University players would be well-advised to watch out, though. While those contracts avoid one of the most vexing of the MLS Superdraft’s problems–turning pro burns NCAA eligibility–it also more or less guarantees USPORTS draftees will be reserve players. They’ll also have no choice in where to play, and likely little to no ability to freely negotiate their contracts. This is a very bad deal for the Christian Oxners (who just separated his shoulder and wouldn’t have been at nationals anyway, because SMU aren’t that good) and Christian Cavallinis, who should be in the mix as training camp invites anyway. Teams even have an incentive to draft a high-profile university player in order to control his rights and save money. Much of this system is going to depend on how CanPL handles free movement.
In theory, a draftee who becomes a starter would then be signed to a larger contract to permit the CanPL side to keep him past August 15th, although with CanPL running a single-table it may again incentivize teams out of title contention to let the player return and thus keep him on a cheaper deal. That, in turn, would hurt the on-field product, not to mention the local flavour of the teams, both things CanPL clubs need to develop to grow their markets.
Developmentally, this does fill a hole in the pyramid and it’s nice to see the two leagues working in sync. There will be players who benefit from this system immensely.

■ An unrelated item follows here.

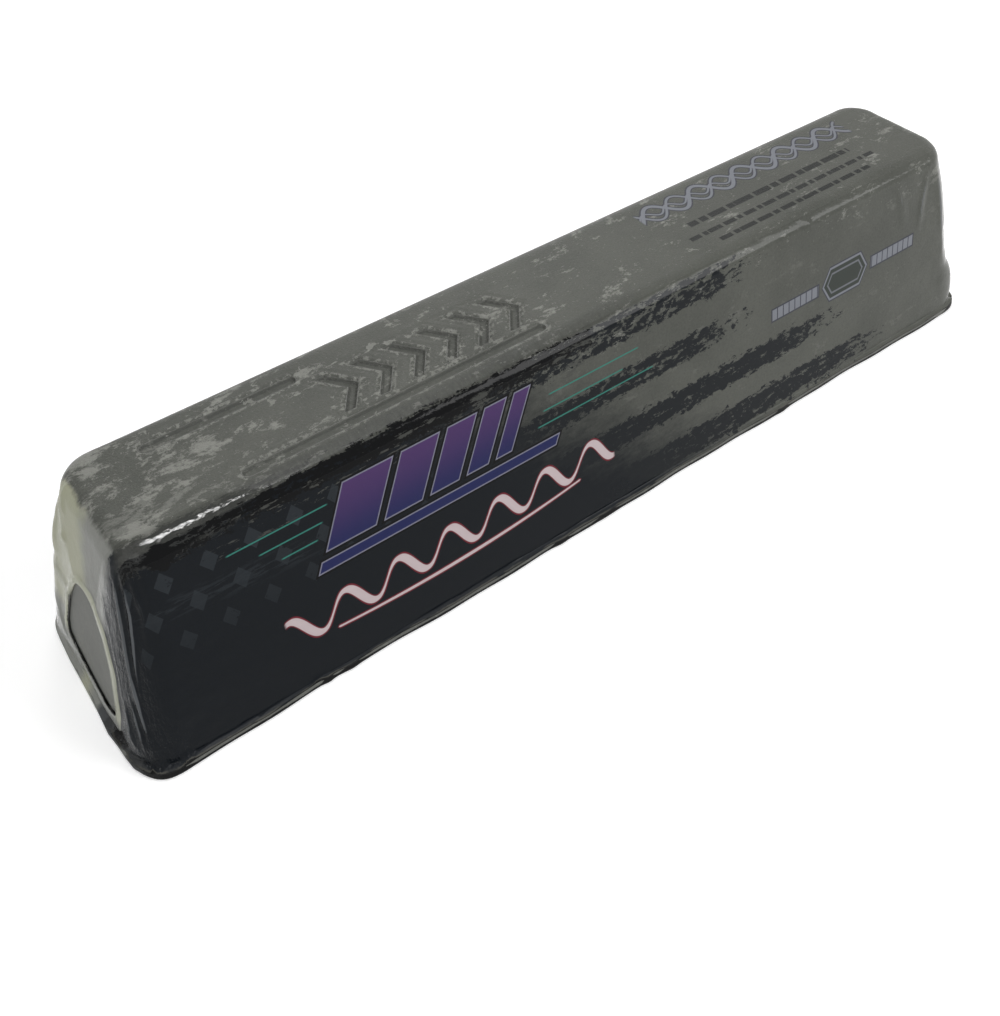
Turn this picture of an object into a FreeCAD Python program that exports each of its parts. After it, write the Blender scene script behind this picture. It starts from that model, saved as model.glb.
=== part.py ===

I actually worry as much or more about the clubs. The MLS Superdraft has been largely superseded by arcane MLS contracts and the club’s own academies. Relying on the Superdraft is hit or miss, and it has tended, over the years, to produce the more physical and less technical players for which early MLS was known. It meant key players joined teams later in their development curve.
CanPL sides are unlikely to be able to finance academies, at least not right away–even the MLS academies are largely funded by adidas. That’s probably fine, since there’s already a pipeline of young talent coming out of the MLS academies in Vancouver, Toronto, and Montreal. As a stop-gap measure, a university draft will help teams build a deeper, affordable roster for year one. Teams that rely on it too much, or for too long, are going to be in trouble. Clubs can’t out-source their developmental responsibilities.
I’d also like to see similar partnerships with local club teams, as that’s when players should be deciding whether to pursue professional opportunities or not. In fact, a lot of players, particularly in Atlantic Canada, still pursue the NCAA route, and thus wouldn’t be eligible for this draft. The local club teams also have, politics aside, better reach and better scouting networks.
In many ways, the Canadian Hockey League is a strong example of how such a system can work well (though it has its own issues with free movement). It drafts from local junior teams–often in small towns–and players play until they’re 20, when their development is largely complete. Then they either go pro, and are drafted into the NHL, or they go to school–and the CHL pays their tuition. In turn, this makes the university leagues much higher quality. Granted, hockey in Canada has a depth and breadth in its pyramid that Canadian soccer does not, but it’s also a depth and breadth we should aim for. Local club teams already exist and do, by and large, good work. It’s common in world soccer for top flight teams (which CanPL is) to align with local youth and amateur sides to facilitate loan deals, training partnerships, and the like.
When that starts to happen, the Canadian soccer pyramid will grow far more it will through any draft.